• _Work to do_
Repeat only the lines from the one containing "Write part 5" through the one containing "and its buttons.", exactly as written, both ends included.

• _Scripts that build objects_

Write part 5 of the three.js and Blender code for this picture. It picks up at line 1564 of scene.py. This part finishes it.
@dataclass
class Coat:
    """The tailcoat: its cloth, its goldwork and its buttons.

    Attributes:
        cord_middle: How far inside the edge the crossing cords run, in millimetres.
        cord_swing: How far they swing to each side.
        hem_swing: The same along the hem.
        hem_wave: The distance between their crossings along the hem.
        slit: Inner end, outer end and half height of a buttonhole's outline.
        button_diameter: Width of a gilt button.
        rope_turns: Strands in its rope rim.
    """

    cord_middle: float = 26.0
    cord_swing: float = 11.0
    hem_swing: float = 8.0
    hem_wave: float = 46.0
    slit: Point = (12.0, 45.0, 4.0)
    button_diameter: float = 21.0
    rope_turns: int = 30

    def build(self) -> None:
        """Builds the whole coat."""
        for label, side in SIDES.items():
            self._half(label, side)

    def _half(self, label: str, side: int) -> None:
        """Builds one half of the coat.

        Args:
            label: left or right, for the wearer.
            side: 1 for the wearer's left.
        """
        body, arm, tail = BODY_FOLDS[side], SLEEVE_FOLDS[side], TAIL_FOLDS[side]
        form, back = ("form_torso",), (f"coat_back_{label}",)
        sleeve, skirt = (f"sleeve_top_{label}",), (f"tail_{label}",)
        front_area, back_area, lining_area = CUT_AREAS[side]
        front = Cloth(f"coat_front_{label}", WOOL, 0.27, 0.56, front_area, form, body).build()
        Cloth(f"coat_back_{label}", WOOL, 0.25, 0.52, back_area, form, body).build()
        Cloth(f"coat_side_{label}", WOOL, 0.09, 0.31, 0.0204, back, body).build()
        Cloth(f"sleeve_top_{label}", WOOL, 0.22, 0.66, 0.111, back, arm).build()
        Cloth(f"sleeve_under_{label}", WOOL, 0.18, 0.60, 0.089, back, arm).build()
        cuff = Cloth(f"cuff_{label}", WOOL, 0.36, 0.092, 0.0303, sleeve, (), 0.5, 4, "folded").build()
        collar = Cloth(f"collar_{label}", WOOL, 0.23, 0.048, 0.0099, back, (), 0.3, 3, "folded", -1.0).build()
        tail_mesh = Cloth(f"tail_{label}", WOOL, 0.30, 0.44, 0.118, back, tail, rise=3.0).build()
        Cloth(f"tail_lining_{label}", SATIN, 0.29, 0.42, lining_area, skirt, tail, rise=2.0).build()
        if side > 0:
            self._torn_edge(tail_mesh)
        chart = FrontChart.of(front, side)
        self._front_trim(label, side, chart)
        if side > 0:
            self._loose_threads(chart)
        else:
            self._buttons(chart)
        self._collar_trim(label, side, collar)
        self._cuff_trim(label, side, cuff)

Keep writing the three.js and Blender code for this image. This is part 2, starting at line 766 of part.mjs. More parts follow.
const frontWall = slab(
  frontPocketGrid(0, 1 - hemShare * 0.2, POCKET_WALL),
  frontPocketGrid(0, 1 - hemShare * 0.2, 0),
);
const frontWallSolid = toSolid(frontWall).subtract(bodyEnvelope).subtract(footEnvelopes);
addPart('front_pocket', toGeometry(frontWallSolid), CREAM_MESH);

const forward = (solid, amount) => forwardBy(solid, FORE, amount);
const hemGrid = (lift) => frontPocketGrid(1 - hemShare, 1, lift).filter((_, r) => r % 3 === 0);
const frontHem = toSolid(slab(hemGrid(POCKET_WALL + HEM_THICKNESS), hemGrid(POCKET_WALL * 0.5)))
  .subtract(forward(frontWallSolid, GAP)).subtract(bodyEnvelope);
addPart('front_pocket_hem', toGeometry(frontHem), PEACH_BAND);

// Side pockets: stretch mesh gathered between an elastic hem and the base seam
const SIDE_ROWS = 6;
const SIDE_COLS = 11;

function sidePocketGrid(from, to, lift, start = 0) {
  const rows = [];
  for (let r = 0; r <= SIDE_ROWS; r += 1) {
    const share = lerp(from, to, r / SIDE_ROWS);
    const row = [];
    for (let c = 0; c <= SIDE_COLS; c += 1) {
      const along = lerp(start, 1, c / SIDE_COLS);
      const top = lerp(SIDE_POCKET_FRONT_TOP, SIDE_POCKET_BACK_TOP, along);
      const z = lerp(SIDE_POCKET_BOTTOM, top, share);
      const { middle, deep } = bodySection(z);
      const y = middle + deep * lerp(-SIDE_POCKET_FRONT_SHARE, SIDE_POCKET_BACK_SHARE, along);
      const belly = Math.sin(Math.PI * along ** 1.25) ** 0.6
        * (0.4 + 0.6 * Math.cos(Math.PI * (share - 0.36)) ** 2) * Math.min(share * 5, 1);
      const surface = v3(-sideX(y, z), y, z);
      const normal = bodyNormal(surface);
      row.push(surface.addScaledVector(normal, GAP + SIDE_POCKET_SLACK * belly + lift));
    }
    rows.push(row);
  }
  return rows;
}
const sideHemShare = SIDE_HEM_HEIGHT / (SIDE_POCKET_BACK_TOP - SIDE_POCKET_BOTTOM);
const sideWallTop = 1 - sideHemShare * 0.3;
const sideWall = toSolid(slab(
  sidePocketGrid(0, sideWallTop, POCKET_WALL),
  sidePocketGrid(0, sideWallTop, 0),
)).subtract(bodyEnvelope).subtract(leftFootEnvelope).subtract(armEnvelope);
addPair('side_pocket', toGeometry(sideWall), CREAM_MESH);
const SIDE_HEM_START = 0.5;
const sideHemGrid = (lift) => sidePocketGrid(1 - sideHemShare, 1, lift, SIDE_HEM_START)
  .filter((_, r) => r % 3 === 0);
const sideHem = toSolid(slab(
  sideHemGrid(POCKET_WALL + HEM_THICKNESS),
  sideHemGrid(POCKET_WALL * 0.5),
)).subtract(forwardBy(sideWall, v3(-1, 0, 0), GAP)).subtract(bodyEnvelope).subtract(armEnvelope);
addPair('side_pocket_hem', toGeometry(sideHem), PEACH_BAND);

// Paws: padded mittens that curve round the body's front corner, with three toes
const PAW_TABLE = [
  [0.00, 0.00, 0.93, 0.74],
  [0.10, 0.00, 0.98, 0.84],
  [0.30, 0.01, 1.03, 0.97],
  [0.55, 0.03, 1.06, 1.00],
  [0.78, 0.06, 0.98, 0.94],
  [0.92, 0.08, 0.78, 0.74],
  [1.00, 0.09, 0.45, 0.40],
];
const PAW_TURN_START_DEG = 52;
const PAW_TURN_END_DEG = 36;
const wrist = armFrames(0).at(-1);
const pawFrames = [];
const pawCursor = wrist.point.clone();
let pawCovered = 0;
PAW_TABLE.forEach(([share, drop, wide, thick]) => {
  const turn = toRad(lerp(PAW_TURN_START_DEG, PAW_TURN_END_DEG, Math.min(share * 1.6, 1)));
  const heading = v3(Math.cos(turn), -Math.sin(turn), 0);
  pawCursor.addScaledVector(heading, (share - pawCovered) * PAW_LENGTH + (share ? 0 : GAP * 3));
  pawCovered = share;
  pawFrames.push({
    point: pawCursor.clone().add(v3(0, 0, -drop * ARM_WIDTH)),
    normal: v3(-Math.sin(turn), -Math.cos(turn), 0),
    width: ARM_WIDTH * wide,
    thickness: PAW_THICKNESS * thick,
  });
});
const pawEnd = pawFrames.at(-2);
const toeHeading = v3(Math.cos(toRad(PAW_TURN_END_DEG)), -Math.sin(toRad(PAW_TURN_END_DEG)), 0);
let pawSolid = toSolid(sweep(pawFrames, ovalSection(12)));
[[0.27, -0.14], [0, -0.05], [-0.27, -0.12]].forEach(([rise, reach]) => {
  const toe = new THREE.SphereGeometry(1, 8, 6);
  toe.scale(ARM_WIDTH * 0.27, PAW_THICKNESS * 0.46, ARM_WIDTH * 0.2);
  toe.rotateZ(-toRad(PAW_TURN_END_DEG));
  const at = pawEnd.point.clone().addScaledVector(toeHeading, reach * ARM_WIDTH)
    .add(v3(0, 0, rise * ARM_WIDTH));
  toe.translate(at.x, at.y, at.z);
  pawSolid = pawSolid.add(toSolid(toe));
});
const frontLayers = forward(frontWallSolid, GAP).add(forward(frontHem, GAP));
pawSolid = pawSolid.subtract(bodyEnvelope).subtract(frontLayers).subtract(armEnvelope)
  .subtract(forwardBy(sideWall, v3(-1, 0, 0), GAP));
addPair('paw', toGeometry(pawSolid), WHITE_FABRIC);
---
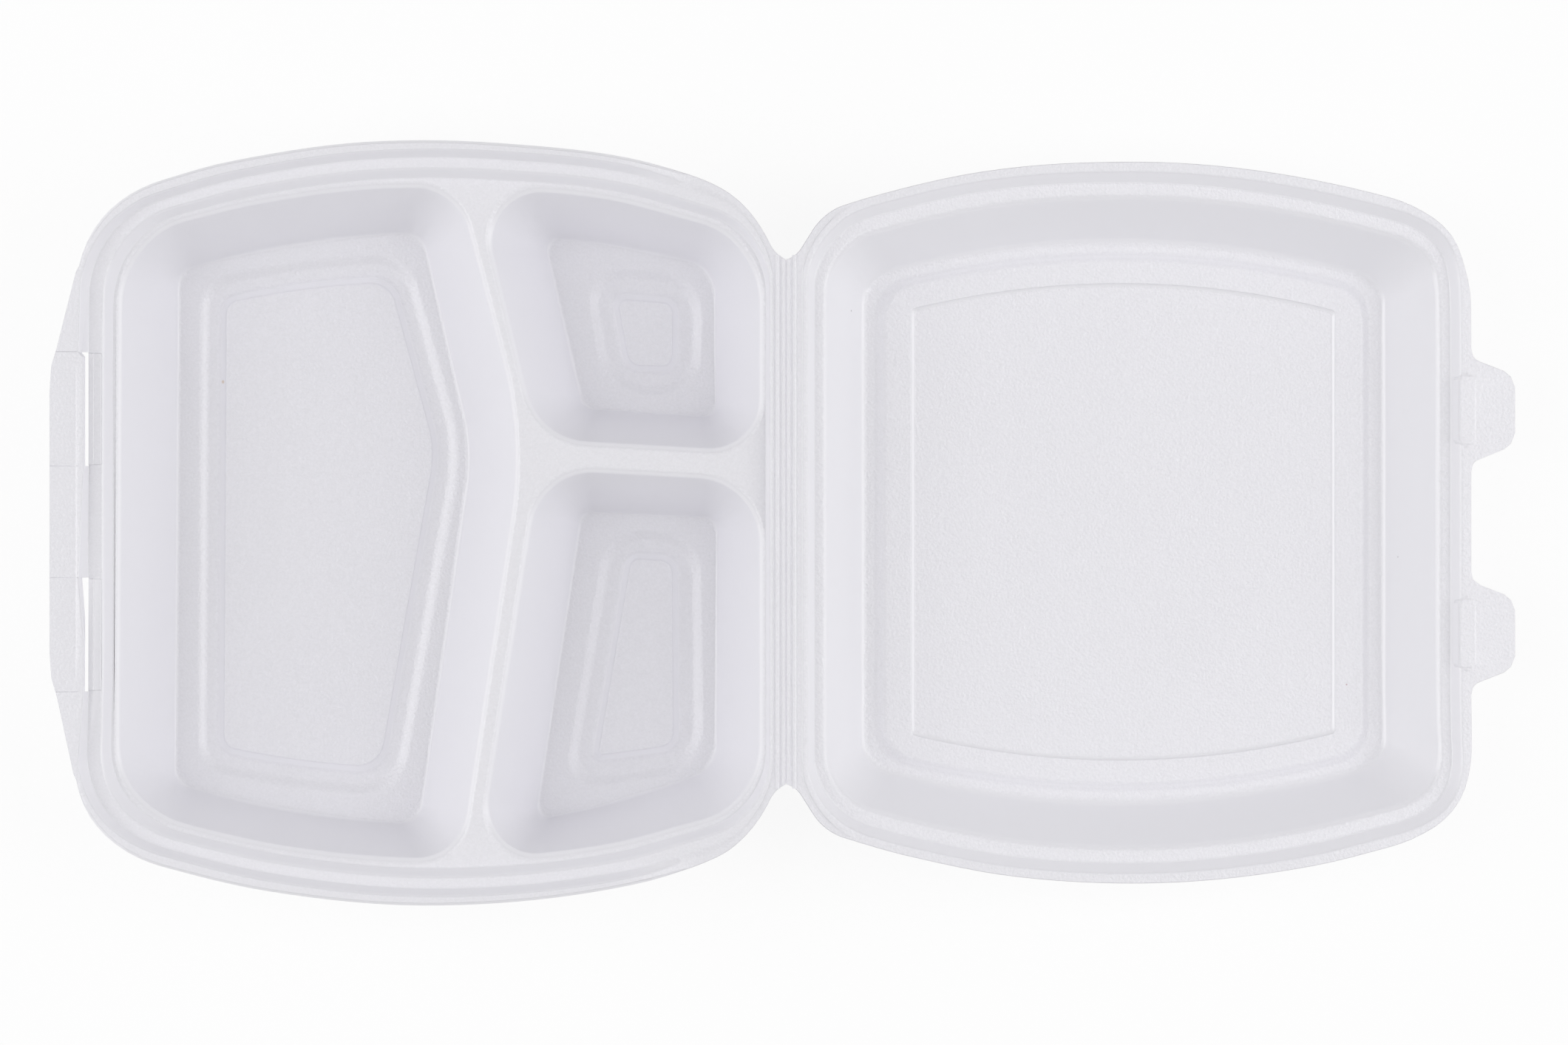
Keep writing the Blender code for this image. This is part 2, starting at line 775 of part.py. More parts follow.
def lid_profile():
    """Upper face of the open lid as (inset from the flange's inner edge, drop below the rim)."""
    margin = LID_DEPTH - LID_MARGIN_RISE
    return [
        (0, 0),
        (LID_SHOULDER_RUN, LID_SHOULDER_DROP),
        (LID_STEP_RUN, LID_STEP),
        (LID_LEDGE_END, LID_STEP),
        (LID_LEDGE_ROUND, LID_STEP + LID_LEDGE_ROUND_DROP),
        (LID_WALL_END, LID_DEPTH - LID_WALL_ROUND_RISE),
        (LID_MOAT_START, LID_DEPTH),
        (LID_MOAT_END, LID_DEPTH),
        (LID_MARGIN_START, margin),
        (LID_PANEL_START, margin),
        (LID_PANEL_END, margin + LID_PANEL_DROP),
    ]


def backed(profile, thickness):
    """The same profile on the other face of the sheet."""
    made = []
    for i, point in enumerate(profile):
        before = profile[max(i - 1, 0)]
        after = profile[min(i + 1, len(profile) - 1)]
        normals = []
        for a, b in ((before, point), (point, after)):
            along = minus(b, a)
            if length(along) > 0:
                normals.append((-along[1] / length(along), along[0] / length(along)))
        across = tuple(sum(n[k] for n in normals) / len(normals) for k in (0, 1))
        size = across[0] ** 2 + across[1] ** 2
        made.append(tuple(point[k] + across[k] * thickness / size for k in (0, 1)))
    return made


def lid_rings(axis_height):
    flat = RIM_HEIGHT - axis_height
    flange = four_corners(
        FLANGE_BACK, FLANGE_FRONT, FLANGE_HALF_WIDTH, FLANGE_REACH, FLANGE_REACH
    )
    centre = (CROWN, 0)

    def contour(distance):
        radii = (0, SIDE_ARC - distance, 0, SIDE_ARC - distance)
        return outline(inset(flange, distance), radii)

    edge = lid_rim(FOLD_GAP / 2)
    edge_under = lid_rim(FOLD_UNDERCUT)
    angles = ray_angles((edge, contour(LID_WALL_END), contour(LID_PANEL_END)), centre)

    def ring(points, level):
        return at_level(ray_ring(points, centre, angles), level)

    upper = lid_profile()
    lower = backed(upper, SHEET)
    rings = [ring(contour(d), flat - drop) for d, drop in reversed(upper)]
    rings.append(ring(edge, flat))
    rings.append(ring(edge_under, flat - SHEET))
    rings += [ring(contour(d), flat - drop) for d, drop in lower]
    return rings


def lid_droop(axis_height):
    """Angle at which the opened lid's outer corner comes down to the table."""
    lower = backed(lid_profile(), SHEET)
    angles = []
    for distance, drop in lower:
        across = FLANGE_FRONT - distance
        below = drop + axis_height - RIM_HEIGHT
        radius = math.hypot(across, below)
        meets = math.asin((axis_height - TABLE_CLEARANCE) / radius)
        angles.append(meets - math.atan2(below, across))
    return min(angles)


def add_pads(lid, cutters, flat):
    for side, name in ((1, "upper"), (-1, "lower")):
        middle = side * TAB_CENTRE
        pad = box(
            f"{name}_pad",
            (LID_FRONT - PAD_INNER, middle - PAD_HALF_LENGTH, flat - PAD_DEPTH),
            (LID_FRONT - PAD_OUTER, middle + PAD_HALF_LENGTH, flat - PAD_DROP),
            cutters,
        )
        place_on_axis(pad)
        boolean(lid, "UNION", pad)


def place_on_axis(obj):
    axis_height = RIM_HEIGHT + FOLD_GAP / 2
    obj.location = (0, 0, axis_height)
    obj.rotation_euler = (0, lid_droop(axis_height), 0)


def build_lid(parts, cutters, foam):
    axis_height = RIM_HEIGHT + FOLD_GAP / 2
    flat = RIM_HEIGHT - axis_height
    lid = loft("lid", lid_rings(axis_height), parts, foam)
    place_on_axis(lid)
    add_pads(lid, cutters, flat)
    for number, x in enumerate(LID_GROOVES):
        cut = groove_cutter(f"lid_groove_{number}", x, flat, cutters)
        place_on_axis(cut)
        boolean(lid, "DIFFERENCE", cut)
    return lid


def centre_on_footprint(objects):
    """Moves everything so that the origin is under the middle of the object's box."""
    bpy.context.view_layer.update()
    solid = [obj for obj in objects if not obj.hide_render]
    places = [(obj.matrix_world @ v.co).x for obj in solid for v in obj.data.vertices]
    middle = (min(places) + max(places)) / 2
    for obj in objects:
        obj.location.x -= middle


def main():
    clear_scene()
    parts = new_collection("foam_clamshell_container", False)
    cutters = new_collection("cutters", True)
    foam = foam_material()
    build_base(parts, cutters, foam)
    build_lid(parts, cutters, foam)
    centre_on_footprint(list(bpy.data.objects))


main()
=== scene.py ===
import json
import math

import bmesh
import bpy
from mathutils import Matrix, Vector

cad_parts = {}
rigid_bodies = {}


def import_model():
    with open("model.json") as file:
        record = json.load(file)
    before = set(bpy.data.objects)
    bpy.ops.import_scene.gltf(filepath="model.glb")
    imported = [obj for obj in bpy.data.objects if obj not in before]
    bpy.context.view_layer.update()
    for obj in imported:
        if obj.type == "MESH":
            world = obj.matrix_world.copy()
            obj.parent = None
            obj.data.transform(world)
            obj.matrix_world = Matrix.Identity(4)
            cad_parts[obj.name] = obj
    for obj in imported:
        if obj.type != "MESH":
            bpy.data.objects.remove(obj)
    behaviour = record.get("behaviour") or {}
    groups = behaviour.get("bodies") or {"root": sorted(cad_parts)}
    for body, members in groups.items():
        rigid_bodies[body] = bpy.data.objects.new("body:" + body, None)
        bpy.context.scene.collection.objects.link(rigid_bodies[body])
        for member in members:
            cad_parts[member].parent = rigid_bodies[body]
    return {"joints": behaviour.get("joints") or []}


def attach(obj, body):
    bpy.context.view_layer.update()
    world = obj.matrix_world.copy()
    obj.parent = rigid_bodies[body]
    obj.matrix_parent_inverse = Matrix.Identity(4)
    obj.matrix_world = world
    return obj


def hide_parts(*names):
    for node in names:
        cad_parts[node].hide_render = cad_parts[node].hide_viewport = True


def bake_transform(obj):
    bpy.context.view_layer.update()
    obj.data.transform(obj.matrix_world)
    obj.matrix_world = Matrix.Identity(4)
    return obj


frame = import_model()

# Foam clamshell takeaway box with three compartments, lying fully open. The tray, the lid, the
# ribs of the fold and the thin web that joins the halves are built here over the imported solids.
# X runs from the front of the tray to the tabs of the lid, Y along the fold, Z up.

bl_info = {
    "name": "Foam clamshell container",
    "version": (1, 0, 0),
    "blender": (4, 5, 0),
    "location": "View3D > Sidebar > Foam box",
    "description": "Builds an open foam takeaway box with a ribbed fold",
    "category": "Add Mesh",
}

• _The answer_
Write part 5 of the three.js and Blender code for this picture. It picks up at line 1564 of scene.py. This part finishes it.
@dataclass
class Coat:
    """The tailcoat: its cloth, its goldwork and its buttons.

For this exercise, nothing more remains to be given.